Mathrubootham’s bet was that Freshdesk could serve as a multichannel platform where in addition to addressing customer grievances, brands could become part of customer conversations on social media and online forums. More recently, it has developed a solution that allows companies to resolve customer problems on mobile. “Working on smartphones requires prompt authorisation, opening, and signing of documents, and taking a customer’s call without compromising on the user experience,” says Mathrubootham, who continues to work out of Chennai. But to deepen Freshdesk’s local expertise in the U.S., he appointed Dilawar Syed as president of North American operations. Syed has led SaaS and enterprise software in Silicon Valley’s top names including Yahoo, Siebel Systems/Oracle, and SAP. Another key appointment has been Francesco Rovetta, ex-eBay Mobile, who leads alliances and distribution for Freshdesk in the U.S. The company has scaled to 40,000 customers, including biggies like Cisco and 3M, in less than five years, and earns nearly half of its revenue from
the U.S.

Fintellix is in no hurry to amass numbers. It is hunkering down for the long haul, and says it will definitely hang in longer than Capillary, which gave its U.S. play just over a year. “Anything between two and five account wins in the U.S. will be enough to jumpstart us,” says Subramanyam. “Going from five to 100 will be about execution and how quickly we can sell the story.” Meanwhile, the domestic compliance business will continue to be its mainstay.

Some of that unhurried thinking comes from Pai’s career as a seasoned banker with tonnes of international experience: He was in Poland with ANZ in 1997-98, and West Asian and Pacific countries with FNS Software in the early 2000s.
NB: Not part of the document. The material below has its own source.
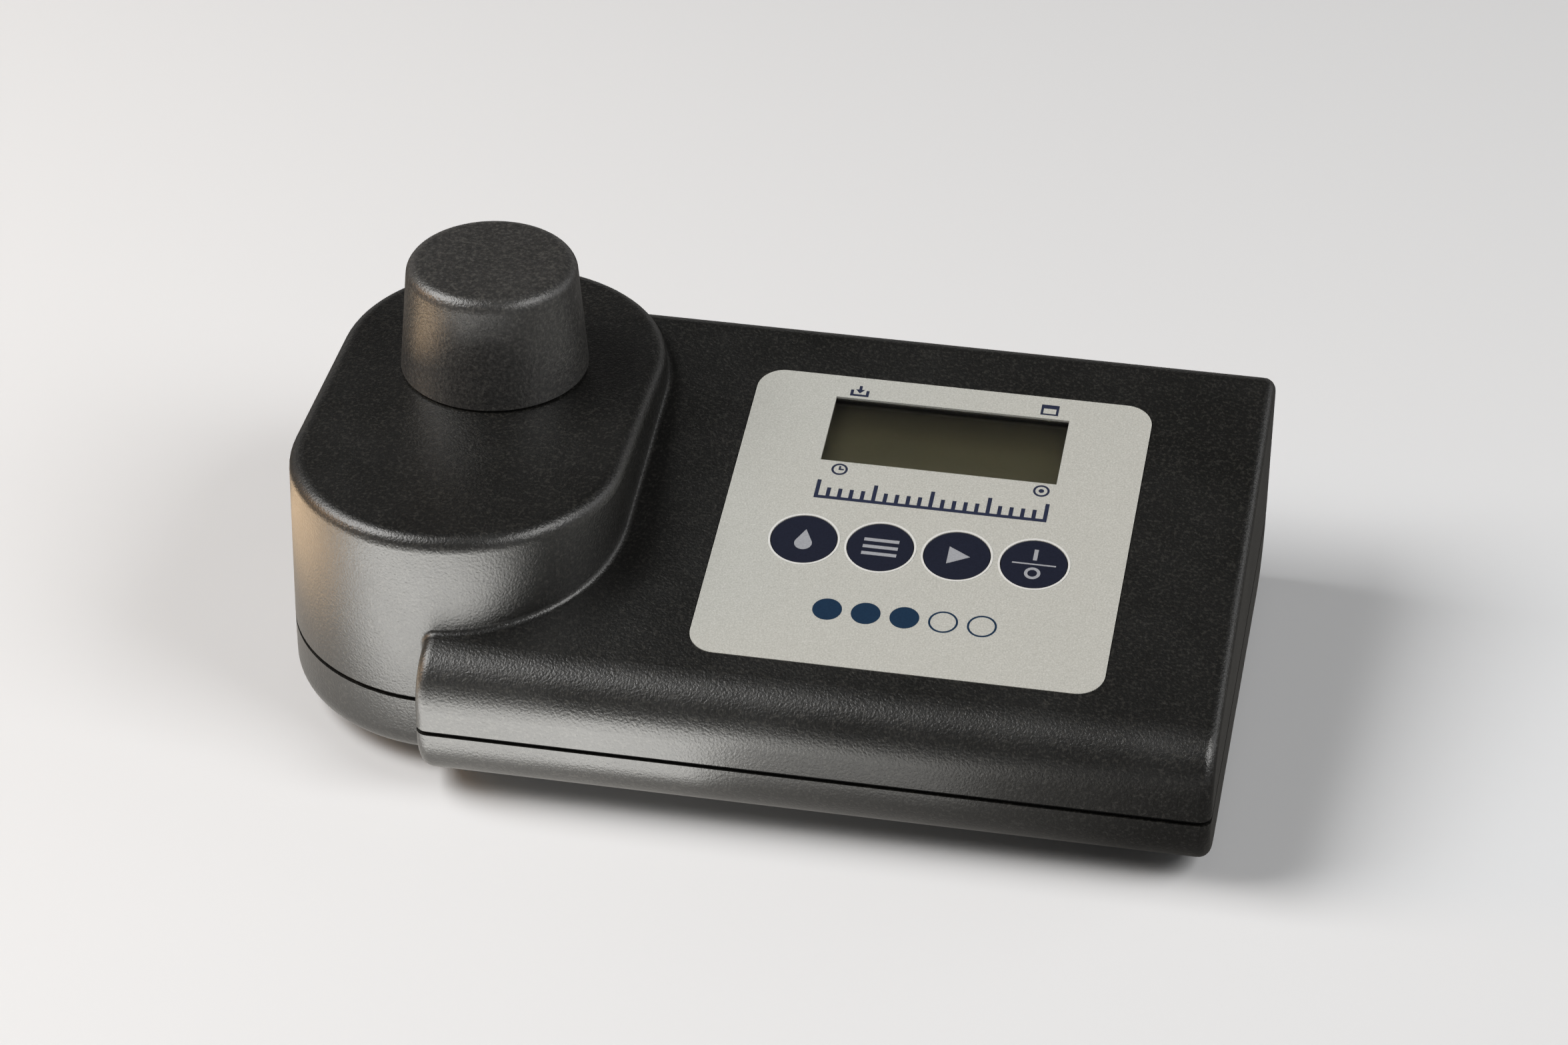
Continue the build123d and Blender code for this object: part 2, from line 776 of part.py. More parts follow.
sample_chamber.part.label = "sample_chamber"
export_step(sample_chamber.part, "parts/sample_chamber.step")

# Chamber screws, driven upwards into the tower's bosses
chamber_screw = small_screw(flange_thickness + small_thread_depth - tip_gap)
with BuildPart() as chamber_screws:
    flange_underside = Plane(origin=(chamber_x, chamber_y, flange_low_z), x_dir=(1, 0, 0), z_dir=(0, 0, -1))
    with Locations(flange_underside):
        with PolarLocations(*flange_bolts):
            add(chamber_screw)
chamber_screws.part.label = "chamber_screws"
export_step(chamber_screws.part, "parts/chamber_screws.step")

# Windows between the vial and the optics
with BuildPart() as optic_windows:
    for plane in port_planes:
        with BuildSketch(plane.offset(window_start)):
            Circle(seat_radius - part_gap)
        extrude(amount=optic_window_thickness)
optic_windows.part.label = "optic_windows"
export_step(optic_windows.part, "parts/optic_windows.step")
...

He remembers a piece of advice an ANZ colleague and mentor gave him: “You can be in love with technology and keep fleeting from computing language to language, yet becoming obsolete in no time. The other path is to build depth in an industry. That will help you learn faster, execute better, and stay relevant.”

If Pai can stay true to this, he would have ensured that future product founders from India have much smoother visa interviews.